Find yourself in a pickle
The pickle is a very useful condiment in kitchens, bringing a delightfully twisted taste. With an acidulant touch, this natural pickle liquid flavor will bring that touch of pep to your savory applications such as sauces, broths, snacks and cheeses. Its organoleptic profile is characterized by pickle, green, fresh, dill and vinegar notes.
Aromatech; Grasse, France
33 (0)4 9360 8444; www.aromatech.fr
Pulses with sustainability
The Ultra-performance line of dry-milled, high-performance pulse protein solutions helps food and beverage manufacturers appeal to consumers by offering an exceptional sensory and taste experience with superior sustainability. They help eliminate raw plant flavor and bitter taste that negatively affect product, while delivering up to 60% plant protein, allowing food and beverage manufacturers to pack more grams of protein into their products. These proteins also help effectively control microbial levels in ways other dry milled pulse products cannot, using a process that uses 99% less water and 94% less energy than traditional pea protein production, generates no wastewater and does not incorporate chemicals or additives.

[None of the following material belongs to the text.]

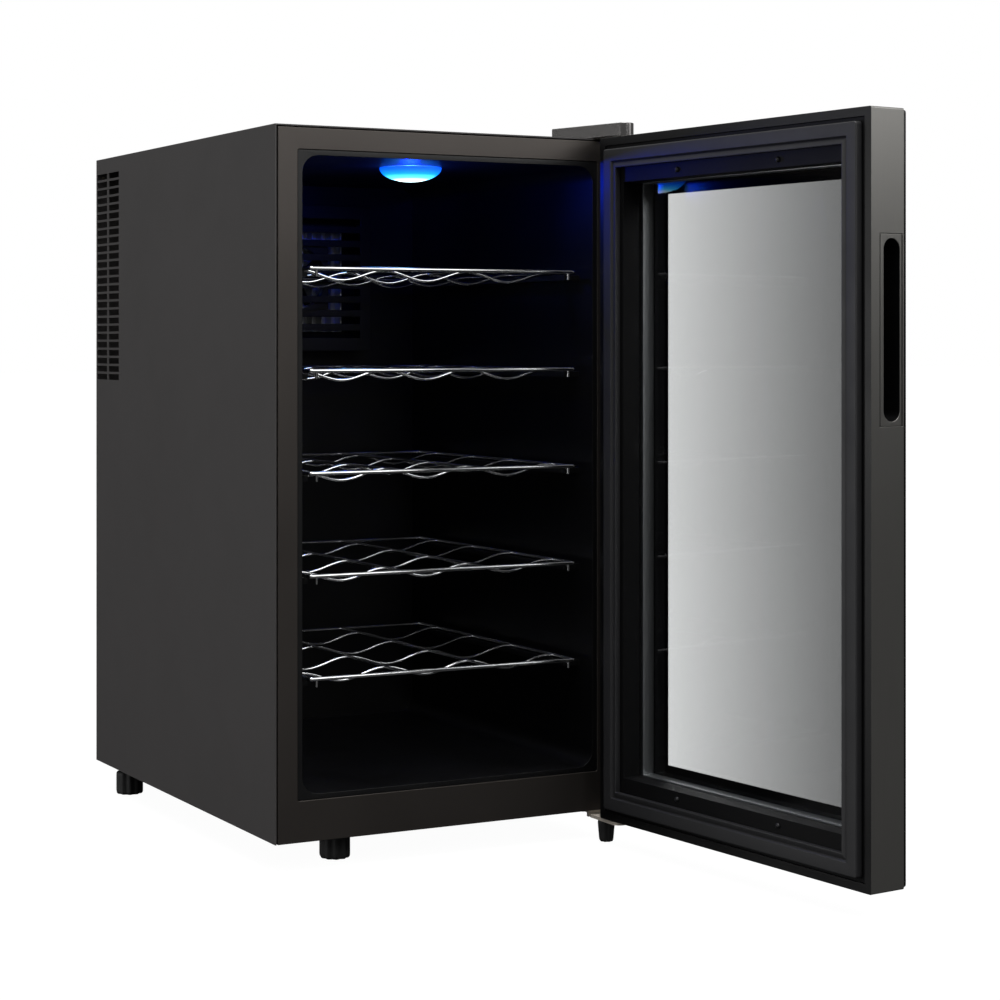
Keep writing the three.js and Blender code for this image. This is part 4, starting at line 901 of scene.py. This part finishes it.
class LampOperator(bpy.types.Operator):
    """Makes the lit lens under the ceiling and its board"""
    bl_idname = "cooler.lamp"
    bl_label = "Ceiling lamp"

    def execute(self, context):
        low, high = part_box("lamp_lens")
        radius = (high.x - low.x) / 2
        drop = high.z - low.z
        wall = 1.6 * MM
        steps = 14
        angles = np.linspace(0, math.pi / 2, steps)
        outer = [(radius * math.sin(a), high.z - drop * math.cos(a)) for a in angles]
        inner = [((radius - wall) * math.sin(a), high.z - (drop - wall) * math.cos(a)) for a in angles[::-1]]
        centre = ((low.x + high.x) / 2, (low.y + high.y) / 2)
        bm = turned(bmesh.new(), outer + inner, centre, 64)
        dome = piece("lamp_dome", bm, finish(lit_lens), CABINET, ["lamp_lens"], 60)
        dome.visible_shadow = False  # the light inside shines through it
        paint("led_board", finish(sintered_ceramic))
        glow = bpy.data.lights.new("lamp_glow", "POINT")
        glow.color = tint("lamp")
        glow.energy = 0.45
        glow.shadow_soft_size = 0.006
        holder = bpy.data.objects.new("lamp_glow", glow)
        holder.location = (centre[0], centre[1], low.z + 0.006)
        context.scene.collection.objects.link(holder)
        return {"FINISHED"}


class CoolingUnitOperator(bpy.types.Operator):
    """Finishes the thermoelectric unit, fans, supply, boards and inlet"""
    bl_idname = "cooler.cooling_unit"
    bl_label = "Cooling unit"

    def execute(self, context):
        sizes = context.scene.cooler_sizes
        plastic = finish(moulded_abs)
        metal = finish(bare_aluminium)
        for node in ("cold_side_heatsink", "hot_side_heatsink"):
            finer(node, metal, CABINET, 0.2 * MM)
        paint("cold_block", metal)
        paint("peltier_module", finish(sintered_ceramic))
        for node in ("cold_fan_frame", "hot_fan_frame"):
            finer(node, plastic, CABINET, 0.3 * MM)
        for node, body in (("cold_fan_rotor", "cold_fan"), ("hot_fan_rotor", "hot_fan")):
            finer(node, plastic, body, 0.25 * MM)
        finer("inner_fan_cover", plastic, CABINET, sizes.moulded_edge)
        finer("inlet_socket", plastic, CABINET, 0.4 * MM)
        finer("power_supply_case", finish(zinc_plate), CABINET, 0.4 * MM)
        finer("control_board", finish(solder_masked_board), CABINET, 0.3 * MM)
        low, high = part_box("rear_fan_guard")
        centre = (low + high) / 2
        values = {"Wire": high.y - low.y, "Reach": (high.x - low.x) / 2}
        tree = guard_tree(plastic)
        grown("fan_guard_wires", tree, values, CABINET, ["rear_fan_guard"], [centre])
        return {"FINISHED"}


class DoorOperator(bpy.types.Operator):
    """Makes the door's frames, panes, spacer and seal"""
    bl_idname = "cooler.door"
    bl_label = "Door"

    def execute(self, context):
        sizes = context.scene.cooler_sizes
        self.trim(sizes)
        finer("door_inner_frame", finish(matt_abs), DOOR, sizes.moulded_edge)
        finer("inner_glass", finish(clear_glass), DOOR, sizes.sheet_edge)
        finer("outer_glass", finish(bordered_glass), DOOR, sizes.moulded_edge)
        finer("glass_spacer", finish(bare_aluminium), DOOR, 0.3 * MM)
        self.seal()
        return {"FINISHED"}

    def trim(self, sizes):
        """Door frame: satin metal on the outer faces, black moulding inside."""
        bm = soften(cad_mesh("door_frame"), sizes.moulded_edge, 3)
        low, high = door_box("door_frame")
        turn = TO_DOOR.to_3x3()
        skin = 1.2 * MM  # faces within this of the outline are metal
        for face in bm.faces:
            place = TO_DOOR @ face.calc_center_median()
            facing = turn @ face.normal
            near = min(place.x - low.x, high.x - place.x, place.z - low.z, high.z - place.z)
            face.material_index = 0 if near < skin and abs(facing.y) < 0.8 else 1
        made = [finish(satin_door_trim), finish(moulded_abs)]
        piece("door_trim", bm, made, DOOR, ["door_frame"])

    def seal(self):
        """Soft gasket: a flat magnet pocket, a groove and a thin inner lip, mitred at the corners."""
        low, high = door_box("door_gasket")
        width = 17.5 * MM
        proud = high.y
        foot = proud - 6.3 * MM
        root = low.y
        section = (
            (0.0, foot), (0.0, proud - 1.2 * MM), (0.4 * MM, proud - 0.35 * MM), (1.3 * MM, proud),
            (10.6 * MM, proud), (11.4 * MM, proud - 0.5 * MM), (11.8 * MM, proud - 1.7 * MM),
            (12.6 * MM, proud - 2.1 * MM), (13.6 * MM, proud - 1.5 * MM), (16.4 * MM, proud - 0.6 * MM),
            (17.2 * MM, proud - 0.9 * MM), (width, proud - 1.8 * MM), (17.1 * MM, foot),
            (11.25 * MM, foot), (11.25 * MM, root), (6.25 * MM, root), (6.25 * MM, foot),
        )
        loops = []
        for inset, depth in section:
            radius = max(2.5 * MM - inset, 0.4 * MM)
            outline = rounded_rectangle(low.x + inset, high.x - inset, low.z + inset, high.z - inset, radius)
            loops.append([FROM_DOOR @ Vector((x, depth, z)) for x, z in outline])
        bm = ring(bmesh.new(), loops)
        piece("soft_seal", bm, finish(soft_pvc), DOOR, ["door_gasket"], 50)


class GripOperator(bpy.types.Operator):
    """Makes the finger grip let into the free edge"""
    bl_idname = "cooler.grip"
    bl_label = "Finger grip"

    def execute(self, context):
        bm = soften(cad_mesh("handle_cup"), context.scene.cooler_sizes.sheet_edge, 3)
        free_edge = door_box("handle_cup")[0].x
        rim = 0.6 * MM
        for face in bm.faces:
            inward = (TO_DOOR @ face.calc_center_median()).x - free_edge
            face.material_index = 0 if inward < rim else 1
        made = [finish(satin_door_trim), finish(moulded_abs)]
        piece("grip_cup", bm, made, DOOR, ["handle_cup"])
        return {"FINISHED"}


class ControlsOperator(bpy.types.Operator):
    """Makes the touch board and the display on the outer pane's border"""
    bl_idname = "cooler.controls"
    bl_label = "Touch controls"

    def execute(self, context):
        paint("touch_board", finish(solder_masked_board))
        low, high = door_box("touch_board")
        pane = door_box("outer_glass")[0].y
        centre = Vector(((low.x + high.x) / 2, pane, (low.z + high.z) / 2))
        bm = bmesh.new()
        for digit, shift in ((1, -5.2), (2, 5.2)):
            self.digit(bm, digit, centre + Vector((shift * MM, 0, 0)))
        for side in (-1, 1):
            self.arrow(bm, centre + Vector((side * 26 * MM, 0, 0)), side)
        for corner in bm.verts:
            corner.co = FROM_DOOR @ corner.co
        bmesh.ops.recalc_face_normals(bm, faces=bm.faces)
        piece("display_segments", bm, finish(lit_display), DOOR)
        return {"FINISHED"}

    def bar(self, bm, centre, length, thick, level):
        """A bar with pointed ends, level or upright, given by half its length and thickness."""
        side = length - thick
        plan = [(-length, 0), (-side, -thick), (side, -thick), (length, 0), (side, thick), (-side, thick)]
        self.plate(bm, centre, plan if level else [(-z, x) for x, z in plan])

    def plate(self, bm, centre, plan):
        """A thin raised plate on the pane, with the given outline."""
        proud = 0.12 * MM
        rows = [[bm.verts.new(centre + Vector((x, y, z))) for x, z in plan] for y in (-proud, -0.02 * MM)]
        bm.faces.new(rows[0])
        bm.faces.new(rows[1][::-1])
        for k in range(len(plan)):
            n = (k + 1) % len(plan)
            bm.faces.new((rows[0][k], rows[1][k], rows[1][n], rows[0][n]))

    def digit(self, bm, number, centre):
        """A seven-segment figure, 10 mm tall."""
        lit = {1: "bc", 2: "abged"}[number]
        wide, tall, thick = 2.6 * MM, 4.8 * MM, 0.55 * MM
        places = {
            "a": (0, tall, True), "g": (0, 0, True), "d": (0, -tall, True),
            "b": (wide, tall / 2, False), "c": (wide, -tall / 2, False), "e": (-wide, -tall / 2, False),
        }
        for name in lit:
            x, z, level = places[name]
            reach = 0.9 * (wide if level else tall / 2)
            self.bar(bm, centre + Vector((x, 0, z)), reach, thick, level)

    def arrow(self, bm, centre, side):
        """A small triangle that points up or down."""
        half = 2.4 * MM
        self.plate(bm, centre, [(-half, -half * side), (half, -half * side), (0, half * side)])


class HingesOperator(bpy.types.Operator):
    """Makes the hinge cover, brackets, pins and bushes"""
    bl_idname = "cooler.hinges"
    bl_label = "Hinges"

    def execute(self, context):
        zinc = finish(zinc_plate)
        trim = brushed("satin_steel_cover", linear("#838180"), 1, (0.14, 0.2), 0.06, 1.0)
        finer("top_hinge_cover", trim, CABINET, 1.0 * MM, segments=4)
        # the lower bracket's pale cream finish is painted light from the floor below
        finer("bottom_hinge_bracket", finish(painted_floor_light_zinc), CABINET, 0.4 * MM)
        for node in ("top_hinge_bracket", "top_hinge_pin", "bottom_hinge_pin"):
            finer(node, zinc, CABINET, 0.4 * MM)
        for node in ("door_bush_top", "door_bush_bottom"):
            finer(node, finish(white_nylon), DOOR, 0.3 * MM)
        return {"FINISHED"}


class ScrewsOperator(bpy.types.Operator):
    """Sets the cross-head screws of the rear panel, hinges and inner rails"""
    bl_idname = "cooler.screws"
    bl_label = "Screws"

    def execute(self, context):
        zinc = (finish(zinc_plate), "zinc_steel")
        black = (finish(blackened_steel), "black_steel")
        quarter = math.pi / 2
        groups = (
            ("rear_screw", CABINET, zinc, Vector((0, 1, 0)), (-quarter, 0.0, 0.0)),
            ("top_hinge_screw", CABINET, zinc, Vector((0, 0, 1)), (0.0, 0.0, 0.0)),
            ("bottom_hinge_screw", CABINET, zinc, Vector((0, 0, -1)), (math.pi, 0.0, 0.0)),
            ("rail_screw", DOOR, black, FROM_DOOR.to_3x3() @ Vector((0, 1, 0)), (-quarter, 0.0, DOOR_ANGLE)),
        )
        for prefix, body, (metal, slot), out, turn in groups:
            nodes = sorted(name for name in frame["nodes"] if name.startswith(prefix + "_"))
            tree = screw_tree(prefix + "_heads", metal)
            points, radius, height = [], 0, 2.2 * MM
            for node in nodes:
                corners = [v.co for v in frame["nodes"][node].data.vertices]
                reach = max(c @ out for c in corners)
                tip = [c for c in corners if reach - c @ out < 0.01 * MM]
                middle = sum(tip, Vector()) / len(tip)
                ring_points = [c - middle - out * ((c - middle) @ out) for c in tip]
                radius = max(p.length for p in ring_points)
                points.append(middle - out * height)
            values = {"Head Radius": radius, "Head Height": height, "Turn": turn}
            grown(prefix + "_heads", tree, values, body, nodes, points)
        return {"FINISHED"}


class FeetOperator(bpy.types.Operator):
    """Makes the fluted levelling feet and the small foot under the hinge"""
    bl_idname = "cooler.feet"
    bl_label = "Feet"

    def execute(self, context):
        tree = foot_tree(finish(moulded_rubber))
        for name in sorted(node for node in frame["nodes"] if node.startswith("foot_")):
            low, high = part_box(name)
            centre = (low + high) / 2
            values = {"Radius": (high.x - low.x) / 2, "Bottom": low.z, "Top": -4 * MM, "Stud Top": high.z}
            if name == "foot_front_right":
                values.update({"Top": -7.1 * MM, "Stud Radius": 3 * MM, "Taper": 0.2})
                values.update({"Flutes": 8, "Flute Depth": 0.8 * MM})
            grown(name + "_grip", tree, values, name, [name], [(centre.x, centre.y, 0)])
        return {"FINISHED"}


OPERATORS = (
    StageOperator, CabinetOperator, ShelvesOperator, LampOperator, CoolingUnitOperator, DoorOperator,
    GripOperator, ControlsOperator, HingesOperator, ScrewsOperator, FeetOperator,
)


class CoolerPanel(bpy.types.Panel):
    """Lists the makers of the cooler's pieces"""
    bl_idname = "VIEW3D_PT_wine_cooler"
    bl_label = "Wine Cooler"
    bl_space_type = "VIEW_3D"
    bl_region_type = "UI"
    bl_category = "Wine Cooler"

    def draw(self, context):
        for group in (context.scene.cooler_sizes, context.scene.cooler_colours):
            for key in group.__annotations__:
                self.layout.prop(group, key)
        for operator in OPERATORS:
            self.layout.operator(operator.bl_idname)


CLASSES = (CoolerSizes, CoolerColours) + OPERATORS + (CoolerPanel,)


def register():
    for each in CLASSES:
        bpy.utils.register_class(each)
    bpy.types.Scene.cooler_sizes = bpy.props.PointerProperty(type=CoolerSizes)
    bpy.types.Scene.cooler_colours = bpy.props.PointerProperty(type=CoolerColours)


def unregister():
    del bpy.types.Scene.cooler_colours
    del bpy.types.Scene.cooler_sizes
    for each in reversed(CLASSES):
        bpy.utils.unregister_class(each)


def main():
    register()
    for operator in OPERATORS:
        group, name = operator.bl_idname.split(".")
        getattr(getattr(bpy.ops, group), name)()


if __name__ == "__main__":
    main()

Ingredion Inc.; Westchester, Ill.
Wheat is the new meat
Create plant-based versions of grillable classics such as steaks, sausages, burger patties, fish filets and more with wheat texturates. Texture can be adjusted and tailored with the addition of water, as the degree of hydration determines bite strength. An authentic replica of the original animal-based product is achieved by combining the texturates with the appropriate functional mixture of wheat gluten and starches, all of which are neutral in taste and smell, giving manufacturers an unlimited opportunity to individually flavor their products.
Crespel & Deiters; Ibbenbüren, Germany
+49 5451 5000 381; www.crespeldeitersgroup.com
Stevia just for dairy
Not all stevia is created equally, and not all stevia varieties deliver optimal results in every application. SoPure Galaxy-Series was created especially for the dairy industry, which is developing reduced-sugar yogurts, milky beverages and other products to cater to evolving, health-conscious consumers — with "no added sugar," "sugar-free," and "low sugar" claims accounting for 10-11% of all dairy innovations. This product delivers: Virtually identical sweetness profile to full sugar in yogurts; Enhanced milky notes & prolonged fruity flavors; Rich, creamy mouthfeel when combined with bulking agents; Clean label with zero calories. The supplier claims SoPure Galaxy-Series has superior sensorial performance compared to high purity Reb A — at less than half the cost of Reb M.
Howtian (formerly Zhucheng Haotian Pharma)
Chickpea and its water
Chickpea has become a popular food and ingredient for nutrition-conscious consumers who care about the impact of their diet on the planet. Addressing this, the supplier has developed chickpea flakes, a vegan option. Their high protein and fiber content make them a valuable nutritional ally for plant-based recipes. They bring texture and juiciness to a wide range of applications, including falafels, healthy snacks, and dips such as hummus. Aquafaba – literally, “bean water” in Latin – describes the cooking water of chickpeas, and it's also available in flakes. They act as a vegan alternative to egg yolk, allowing clean labeling. With water and oil retention properties, aquafaba flakes offer a vegan option with comparable texture and taste to mayonnaise and salad dressings.